Thanks again to Erica for her Bach/popcorn brilliant idea. Check out her brave and insightful online practice sessons and her lovely book on practicing. Come to think of it, practicing is something I should probably be doing! (I don't think it counts for me but, even as I type on a Tuesday night, I'm listening to my daughter zip through Bach's A Minor violin fugue, so I'm having a live fugue experience. Bach is the best!)
* Flipping the music upside-down distorts a lot of the tonal function, though the vague major-to-minor effect is cool.

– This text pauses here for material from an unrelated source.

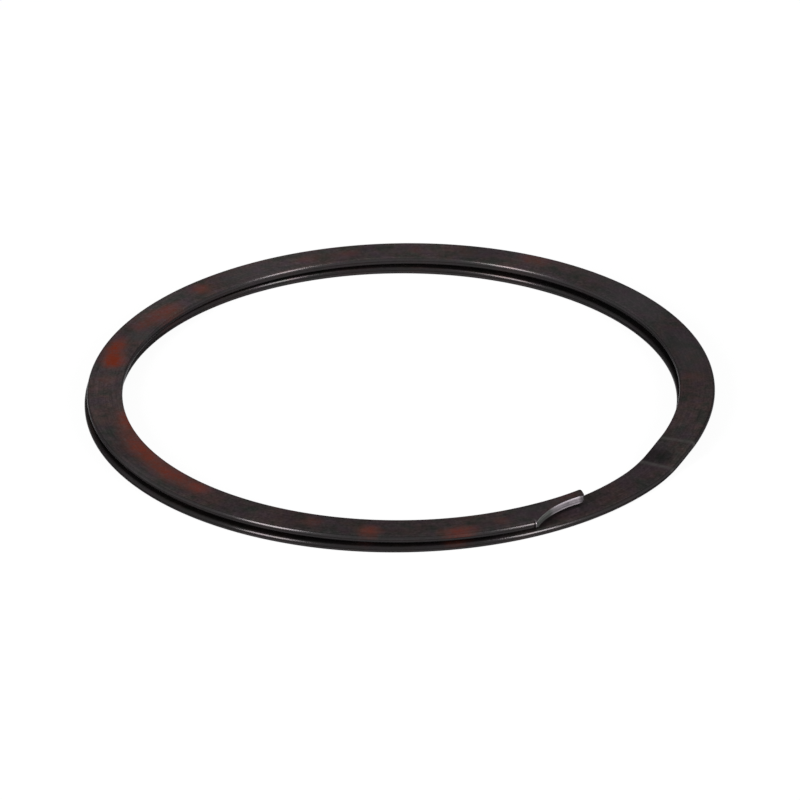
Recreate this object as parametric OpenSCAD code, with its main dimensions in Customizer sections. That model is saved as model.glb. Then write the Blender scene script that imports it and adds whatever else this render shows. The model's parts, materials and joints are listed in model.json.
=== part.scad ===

** One feature I decided not to include, though I toyed around with it, is to have the notes played backwards. It's very easy to reverse the note/rhythm sets and that sounded cool in places, but running notation backwards also raises the question of whether notes should begin where they ended going forward (so that a whole note would begin right at the beginning of a backwards bar) or where they started going forward (so that a whole note wouldn't be played until the very, very end of a backwards bar), which aligns note attacks more often with the other voices but produces odd collisions going the other direction. If that didn't make sense, just think of how a record sounds played backwards. Assuming you're not trying to recreate that whooshing effect caused by reversing a note's sustain, then you're basically going to end up with significantly different rhythmic relationships among the parts.